5. Conditions. Conditions are variables of the environment that affect the performance of a task. Some conditions
are designed to help describe the theater of operations (e.g., host-nation support); others describe the immediate joint operations
area (e.g., maritime superiority), while still others describe the battlefield conditions (e.g., littoral composition). When linked to specific joint tasks, conditions help frame the differences or similarities between
assigned missions. Enclosure C of this manual provides a more detailed explanation of “Joint Conditions.”
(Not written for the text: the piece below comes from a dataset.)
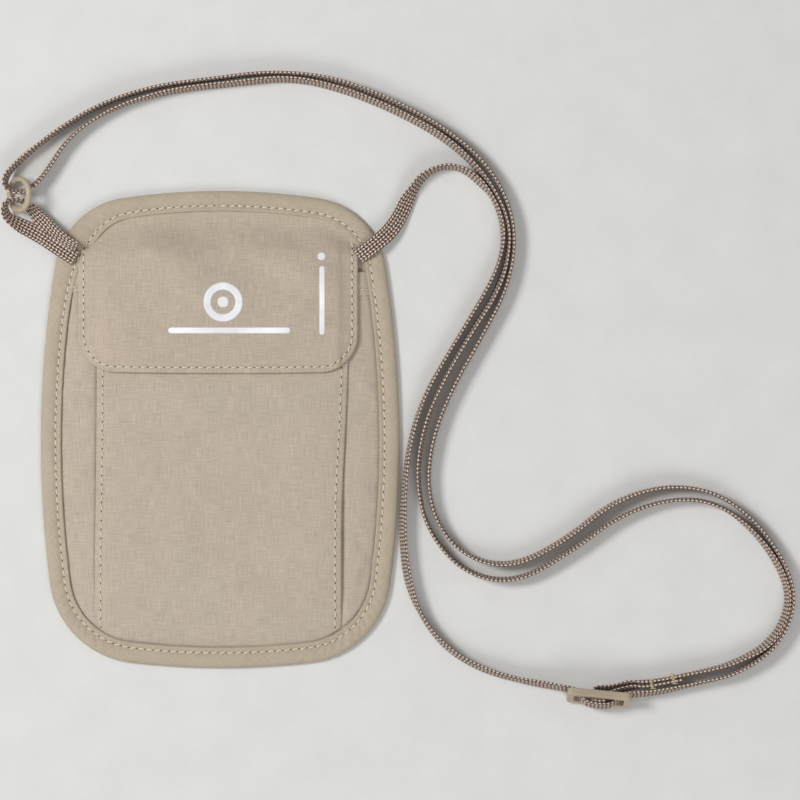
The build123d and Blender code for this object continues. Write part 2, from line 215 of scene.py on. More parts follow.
def braid_material():
    """Coarse braid: columns of slanted light yarns that meet in points, with dark gaps, and one
    row of rounder stitches along each edge. The colour follows the relief, so the dark gaps are
    painted shade and the lightest crests are painted highlight."""
    graph = Graph("woven_tape", 0.72, Sheen_Weight=0.2, Sheen_Roughness=0.4, Specular_IOR_Level=0.3)
    vector, u, v = graph.uv()
    column = graph.add(graph.math("DIVIDE", v, BRAID_COLUMN), 0.5)
    across = graph.math("FRACT", column)
    zigzag = graph.magnitude(graph.math("SUBTRACT", graph.math("MODULO", column, 2.0), 1.0))
    phase = graph.add(graph.math("DIVIDE", u, BRAID_PITCH), graph.times(zigzag, BRAID_SLANT))
    stitch = graph.magnitude(graph.sine(graph.times(phase, math.pi)))
    bead = graph.magnitude(graph.sine(graph.times(u, math.pi / EDGE_PITCH)))
    number = graph.math("MODULO", graph.math("FLOOR", column), BRAID_COLUMNS / 2)
    on_edge = graph.math("LESS_THAN", number, 0.5)
    face = graph.times(stitch, graph.math("SUBTRACT", 1.0, on_edge))
    stitch = graph.add(face, graph.times(bead, on_edge))
    rib = graph.sine(graph.times(across, math.pi))
    height = graph.times(graph.math("POWER", stitch, 0.8), graph.math("POWER", rib, 0.8))
    yarn_tone = graph.noise(vector, 0.9, 2.0, 0.6)
    # Colour from the relief plus a random yarn tone: painted shade in the gaps, painted highlight on the
    # crests.
    painted_light_and_tone = graph.add(height, graph.times(graph.math("SUBTRACT", yarn_tone, 0.5), 0.5))
    colour = graph.ramp(
        painted_light_and_tone,
        (0.16, linear(56, 40, 30)),
        (0.36, linear(126, 103, 88)),
        (0.66, linear(190, 167, 151)),
        (0.92, linear(238, 220, 205)),
    )
    filament = graph.noise(graph.scaled(vector, 3.0, 9.0), 1.0, 2.0, 0.6)
    total = graph.add(height, graph.times(filament, 0.2))
    return graph.finish(colour, total, 0.28, 1.0)


def thread_material(name, colour):
    """Twisted sewing thread: two plies that wind round each stitch, darker in the grooves between the plies
    as painted shade.
    """
    graph = Graph(name, 0.55, Sheen_Weight=0.15, Specular_IOR_Level=0.4)
    vector, u, v = graph.uv()
    twist = graph.add(graph.times(u, 11.0), graph.times(v, 4.0))
    ply = graph.magnitude(graph.sine(twist))
    # The darker colour in the ply grooves is painted shade.
    dark = linear(*(channel * 0.86 for channel in colour))
    return graph.finish(graph.ramp(ply, (0.0, dark), (0.6, linear(*colour))), ply, 0.06)


def plain_material(name, colour, roughness, grain, depth, tone_change=0.08, **sockets):
    """One colour with a slight change of tone, over a fine grain."""
    graph = Graph(name, roughness, **sockets)
    source = graph.node("ShaderNodeTexCoord").outputs["Object"]
    tone = graph.noise(source, 60.0, 3.0)
    speckle = graph.noise(source, grain, 3.0, 0.7)
    low = linear(*(channel * (1 - tone_change) for channel in colour))
    high = linear(*(channel * (1 + tone_change) for channel in colour))
    mixed = graph.add(graph.times(tone, 0.7), graph.times(speckle, 0.3))
    blended = graph.ramp(mixed, (0.35, low), (0.65, high))
    return graph.finish(blended, speckle, depth, 0.6)


FABRIC = fabric_material("ripstop_fabric", (193, 179, 163))
# The flap gets a slightly darker copy of the ripstop fabric: painted shade.
FLAP_FABRIC_SHADED = fabric_material("flap_fabric_painted_shade", (192, 177, 160))
BINDING_FABRIC = fabric_material("binding_fabric", (188, 174, 154), 0.7)
LINING_FABRIC = fabric_material("lining_fabric", (176, 163, 144))
BRAID = braid_material()
THREAD = thread_material("thread", (246, 235, 208))
TACK_THREAD = thread_material("tack_thread", (224, 207, 166))
# The needle holes' dark colour is painted shade: the holes are only recesses between the stitches.
HOLE_PAINTED_SHADE = plain_material("needle_hole_painted_shade", (74, 60, 42), 0.95, 3000.0, 0.05)
PLASTIC = plain_material("hardware_plastic", (184, 168, 145), 0.42, 2600.0, 0.03, Specular_IOR_Level=0.5)
PRINT = plain_material("white_print", (247, 247, 250), 0.5, 5000.0, 0.02)
LOOP_PILE = plain_material("loop_pile", (168, 152, 130), 0.95, 900.0, 0.5, Sheen_Weight=0.4)
HOOK_TAPE = plain_material("hook_tape", (158, 143, 121), 0.6, 1500.0, 0.4)

# ---- vectors and lines --------------------------------------------------------------


def unit(vectors):
    """The same directions, one long."""
    return vectors / np.linalg.norm(vectors, axis=-1, keepdims=True)


def distances(points):
    """How far along a line each of its points is."""
    return np.concatenate([[0], np.cumsum(np.linalg.norm(np.diff(points, axis=0), axis=1))])


def points_at(places, along, points):
    """The points of a line at places along it."""
    return np.stack([np.interp(places, along, column) for column in points.T], axis=1)


def close(points):
    """A line whose first point is repeated at its end."""
    return np.vstack([points, points[:1]])


# ---- meshes -------------------------------------------------------------------------


def new_piece(name, points_mm, faces, material, uv_mm=None):
    """A mesh object from points in millimetres, with one surface coordinate per point."""
    mesh = bpy.data.meshes.new(name)
    mesh.from_pydata((np.asarray(points_mm, float) * MM).tolist(), [], faces)
    mesh.update()
    if uv_mm is not None:
        layer = mesh.uv_layers.new(name="surface")
        corners = np.empty(len(mesh.loops), np.int32)
        mesh.loops.foreach_get("vertex_index", corners)
        layer.data.foreach_set("uv", np.asarray(uv_mm, np.float32)[corners].ravel())
    mesh.polygons.foreach_set("use_smooth", [True] * len(mesh.polygons))
    mesh.materials.append(material)
    piece = bpy.data.objects.new(name, mesh)
    bpy.context.scene.collection.objects.link(piece)
    return piece


def grid_faces(rows, columns, wrap_columns=False, start=0, flip=False, wrap_rows=False):
    """Quads over a grid of points stored row by row."""
    faces = []
    for row in range(rows if wrap_rows else rows - 1):
        here, there = start + row * columns, start + (row + 1) % rows * columns
        for column in range(columns if wrap_columns else columns - 1):
            after = (column + 1) % columns
            quad = (here + column, here + after, there + after, there + column)
            faces.append(quad[::-1] if flip else quad)
    return faces


def cloth_piece(name, x, y, z, thickness, material, under=None):
    """A closed sheet: top points x, y, z on a grid (rows run towards +Y), bottom a thickness below."""
    rows, columns = x.shape
    bottom = z - thickness if under is None else under
    top_points = np.stack([x, y, z], axis=-1).reshape(-1, 3)
    low_points = np.stack([x, y, bottom], axis=-1).reshape(-1, 3)
    count = rows * columns
    faces = grid_faces(rows, columns) + grid_faces(rows, columns, start=count, flip=True)
    border = list(range(columns))
    border += [r * columns + columns - 1 for r in range(1, rows)]
    border += [(rows - 1) * columns + c for c in range(columns - 2, -1, -1)]
    border += [r * columns for r in range(rows - 2, 0, -1)]
    for near, far in zip(border, border[1:] + border[:1]):
        faces.append((far, near, near + count, far + count))
    uv = np.stack([x, y], axis=-1).reshape(-1, 2)
    return new_piece(name, np.vstack([top_points, low_points]), faces, material, np.vstack([uv, uv]))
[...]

6. Measures and Criteria of Performance. Commander’s
approved measures and criteria of performance comprise the task standard to describe how well a joint organization or force
must perform a joint task under a specific set of conditions. Commanders use criteria and
measures to establish task standards based on mission requirements (such as maximum number of failures or minimum percentage
of units trained). These standards, when linked to conditions, provide a basis for planning, conducting, and evaluating military
operations as well as training events.